14. The Indoor Recess Ceiling

Midwest schools have a wind chill threshold below which kids stay inside for recess. When that number hits, an entire school full of children who desperately need to burn energy are trapped in a gymnasium or classroom for thirty minutes, and the sound level approaches that of a rocket launch.
Teachers who draw indoor recess duty develop a specific facial expression that combines exhaustion, resignation, and the quiet rage of someone who chose this career during a warm summer and is now questioning everything. Board games get played wrong. Balls get thrown at heads. Someone always cries.
Kids who grew up with indoor recess remember the distinct frustration of watching snow through the window while being told it was too cold to play in it. The same kids who walked to the bus stop in that exact weather thirty minutes earlier are now apparently too fragile to stand outside for recess. The logic never made sense, but the policy was absolute.

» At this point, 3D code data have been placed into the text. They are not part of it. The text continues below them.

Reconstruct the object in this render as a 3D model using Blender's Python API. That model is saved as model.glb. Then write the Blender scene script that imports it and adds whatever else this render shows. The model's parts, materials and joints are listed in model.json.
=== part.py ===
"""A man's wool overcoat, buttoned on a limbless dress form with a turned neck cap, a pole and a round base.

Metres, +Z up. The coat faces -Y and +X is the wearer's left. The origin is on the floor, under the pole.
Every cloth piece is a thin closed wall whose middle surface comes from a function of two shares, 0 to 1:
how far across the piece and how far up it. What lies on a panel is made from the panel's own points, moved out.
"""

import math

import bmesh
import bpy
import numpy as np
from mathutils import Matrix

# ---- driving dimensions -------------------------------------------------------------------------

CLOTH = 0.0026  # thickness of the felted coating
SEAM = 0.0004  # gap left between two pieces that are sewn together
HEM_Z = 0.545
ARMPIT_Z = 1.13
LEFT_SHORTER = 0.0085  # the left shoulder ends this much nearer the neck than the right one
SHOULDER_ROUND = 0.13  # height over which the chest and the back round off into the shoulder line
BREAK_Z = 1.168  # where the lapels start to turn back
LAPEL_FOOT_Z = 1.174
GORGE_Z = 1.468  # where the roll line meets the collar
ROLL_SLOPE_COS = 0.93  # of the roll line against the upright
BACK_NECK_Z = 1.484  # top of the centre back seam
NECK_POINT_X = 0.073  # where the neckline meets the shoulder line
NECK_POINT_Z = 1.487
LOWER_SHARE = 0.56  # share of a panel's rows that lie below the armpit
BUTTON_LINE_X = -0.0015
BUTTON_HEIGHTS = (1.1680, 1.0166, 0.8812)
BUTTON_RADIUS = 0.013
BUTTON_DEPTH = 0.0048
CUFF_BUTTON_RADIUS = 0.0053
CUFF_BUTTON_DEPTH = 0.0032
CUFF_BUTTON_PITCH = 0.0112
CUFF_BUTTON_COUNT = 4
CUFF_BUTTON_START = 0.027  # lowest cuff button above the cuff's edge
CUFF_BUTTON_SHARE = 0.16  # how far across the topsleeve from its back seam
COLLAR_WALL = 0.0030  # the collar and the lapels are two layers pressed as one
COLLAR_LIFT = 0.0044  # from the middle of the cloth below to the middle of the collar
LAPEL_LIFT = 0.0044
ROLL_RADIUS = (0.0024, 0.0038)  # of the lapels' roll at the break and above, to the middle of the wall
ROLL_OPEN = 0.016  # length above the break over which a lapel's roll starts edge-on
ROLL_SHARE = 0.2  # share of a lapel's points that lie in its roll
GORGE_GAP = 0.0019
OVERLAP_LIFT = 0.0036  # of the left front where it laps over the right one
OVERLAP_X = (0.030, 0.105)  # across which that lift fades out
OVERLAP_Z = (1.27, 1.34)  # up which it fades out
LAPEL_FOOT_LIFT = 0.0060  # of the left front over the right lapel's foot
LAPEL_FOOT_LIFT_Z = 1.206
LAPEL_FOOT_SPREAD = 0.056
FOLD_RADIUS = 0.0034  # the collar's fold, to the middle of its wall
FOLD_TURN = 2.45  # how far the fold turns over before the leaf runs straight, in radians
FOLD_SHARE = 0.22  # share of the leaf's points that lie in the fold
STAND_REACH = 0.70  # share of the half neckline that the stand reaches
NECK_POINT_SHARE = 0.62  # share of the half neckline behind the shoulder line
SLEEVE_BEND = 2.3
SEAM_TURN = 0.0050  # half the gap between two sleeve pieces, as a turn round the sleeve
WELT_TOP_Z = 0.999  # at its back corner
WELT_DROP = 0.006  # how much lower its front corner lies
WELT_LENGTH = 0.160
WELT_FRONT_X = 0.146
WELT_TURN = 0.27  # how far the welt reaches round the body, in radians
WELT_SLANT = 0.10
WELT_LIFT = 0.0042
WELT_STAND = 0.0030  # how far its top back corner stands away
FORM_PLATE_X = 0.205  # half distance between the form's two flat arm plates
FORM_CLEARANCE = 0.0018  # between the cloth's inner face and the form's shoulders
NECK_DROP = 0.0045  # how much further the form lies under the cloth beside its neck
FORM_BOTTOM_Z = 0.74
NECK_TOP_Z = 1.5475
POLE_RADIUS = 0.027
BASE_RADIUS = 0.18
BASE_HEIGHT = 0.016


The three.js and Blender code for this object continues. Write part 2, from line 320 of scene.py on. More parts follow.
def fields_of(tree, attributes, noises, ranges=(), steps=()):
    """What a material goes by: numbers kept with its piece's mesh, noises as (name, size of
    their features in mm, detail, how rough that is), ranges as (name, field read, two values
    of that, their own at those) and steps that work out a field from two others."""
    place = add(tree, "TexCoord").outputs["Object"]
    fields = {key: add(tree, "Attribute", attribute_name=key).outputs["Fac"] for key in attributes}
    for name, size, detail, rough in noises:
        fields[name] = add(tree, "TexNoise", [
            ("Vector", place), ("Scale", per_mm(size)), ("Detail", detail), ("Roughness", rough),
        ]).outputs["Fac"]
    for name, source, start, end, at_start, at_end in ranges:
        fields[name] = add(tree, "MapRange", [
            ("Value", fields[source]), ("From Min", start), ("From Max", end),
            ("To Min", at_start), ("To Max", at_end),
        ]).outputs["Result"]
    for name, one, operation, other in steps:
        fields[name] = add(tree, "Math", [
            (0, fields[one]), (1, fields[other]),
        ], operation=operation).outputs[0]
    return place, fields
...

15. Moving to a Warm State and Missing It

This is the one nobody warns you about. Millions of Midwesterners have moved to the South or the West Coast, vowing never to shovel again. They arrive in their new state, enjoy the first winter in shorts, and then something unexpected happens: they miss it.
They miss the first real snowfall, when everything goes quiet and the world looks clean. They miss the feeling of walking into a warm house after being outside in the cold. They miss the neighbor with the snowblower, the hot chocolate that actually serves a purpose, and the shared suffering that bonds strangers together in a way that 75 and sunny never will.
Christmas without snow feels wrong. February without a blizzard feels empty. And the moment someone from their new state complains about 50 degrees being “freezing,” the Midwest transplant realizes they are different from these people and always will be. Winter made them who they are, and no amount of palm trees can undo that.